Читатель помнит, надеюсь, что захворала этой сверхдержавной болезнью Россия после того, как волею исторических судеб оказалась военной хозяйкой континента, наследницей свергнутой в 1815 году со сверхдержавного Олимпа наполеоновской Франции. До кончины Александра I, однако, покуда еще числила себя Россия идеологически в составе Европы, болезнь эта на практике никак себя не проявляла. Во всяком случае декабристская элита страны была от неё свободна совершенно. И империя, как мы помним, вовсе не была для неё священной коровой, и независимость Польши казалась ей делом вполне естественным.
Все это резко изменилось с разгромом декабризма и воцарением Николая, когда Россия устами Уварова объявила, что старый екатерининский постулат себя изжил и она больше не Европа, — неожиданно оказавшись таким образом военной хозяйкой чужого континента. Причем континента, уязвимого для «красной» революции, которая в представлении николаевских идеологов была воплощением анархии. Отсюда соблазн, с особой яркостью проявившийся в новомосковитской утопии Тютчева, подчинить себе Европу, раз и навсегда восстановив в ней под российским скипетром «великий принцип власти». На практике Европа, естественно, казалась николаевским геополитикам потенциальной добычей. Отсюда и обожествление империи, и «право великой державы», и полубезумная уверенность, что Европа «сгнила», т. е. к сопротивлению неспособна.
И продолжалась вся эта фантасмагория целое поколение, покуда Крымская война не обернулась николаевским Ватерлоо и Россия была, в свою очередь, свергнута со сверхдержавного Олимпа. Официальная Народность, благословившая идейный разрыв с Европой, закончила свой век вместе с неудавшимся российским Наполеоном.

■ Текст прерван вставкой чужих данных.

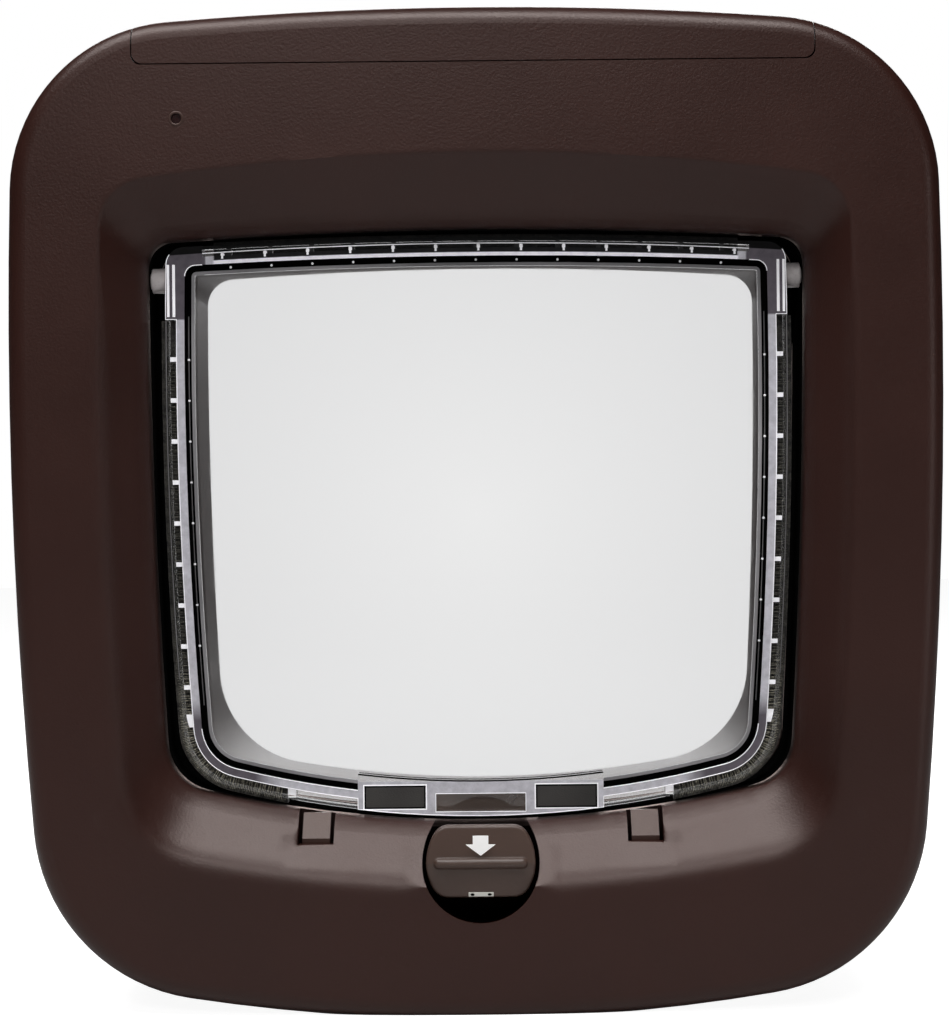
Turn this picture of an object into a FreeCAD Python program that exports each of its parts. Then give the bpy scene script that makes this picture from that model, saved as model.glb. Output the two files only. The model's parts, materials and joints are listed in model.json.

Но осталась, как мы знаем, вторая, неофициальная Русская идея славянофилов, которые на глазах становились элитой постниколаевской России. И былые жаркие споры о допетровской Московии, о которых рассказал нам Герцен и которые действительно одушевляли славянофилов, когда они были в безнадежной, казалось, оппозиции, неожиданно отошли на задний план перед суровой необходимостью выработать идеологию реформирующейся империи.
И тут вдруг обнаружилась поразительная вещь: важнейшие символы веры оппозиционной Русской идеи практически совпали с символами только что раскассированной официальной. Прежде всего речь шла об убеждении, что, поскольку царь состоит в мистическом браке со страной и его порфиры отражают свет небес, самодержавие несопоставимо выше любых других форм политической организации.
Возражение, что Европа уже отказалась от абсолютизма, отвергалось с тем же карамзинским высокомерием, что и при Николае: Россия не Европа. У нас другие традиции, другая культура и вообще — что немцу смерть, русскому здорово. И если уж на то пошло, то постниколаевская Россия в еще большей степени превосходит Европу, чем при Николае. Ибо теперь она выше её не в одном лишь политическом смысле (сохранив благословенное самодержавие), но и в самом что ни на есть социальном (предотвратив, благодаря сельской общине, пролетаризацию крестьянства). Гарантией этого превосходства является суверенность империи. Россия не должна позволить полякам и постоянно провоцирующей поляков на мятеж Европе подорвать этот сакральный суверенитет.
Иначе говоря, символы веры бывшей неофициальной славянофильской Русской идеи становились официальной идеологией постниколаевской России. А для Герцена она все еще оставалась той прежней Россией его юности, где образованная молодежь стояла заодно против николаевского, «кнутового, полицейского патриотизма». И где славянофилы были nos enemis less amis, нашими врагами-друзьями. Да, он и тогда, конечно, уже понимал, что изобрели они «новый елей, помазывающий царя, новую цепь, налагаемую на мысль, новое подчинение совести раболепной византийской церкви». И все-таки, все-таки, хоть «мы были врагами, но очень странными. У нас была одна любовь... И мы, как Янус... смотрели в разные стороны, вто время как сердце билось одно».
А на самом деле перед ним была совсем другая Россия, где вчерашние враги-друзья давно уже стали патриотами империи и переживали польский мятеж как смертельную угрозу, и готовы были растоптать его защитников, а он, Герцен, оказался всего лишь одним из этих европейских защитников, «клеветником, врагом России».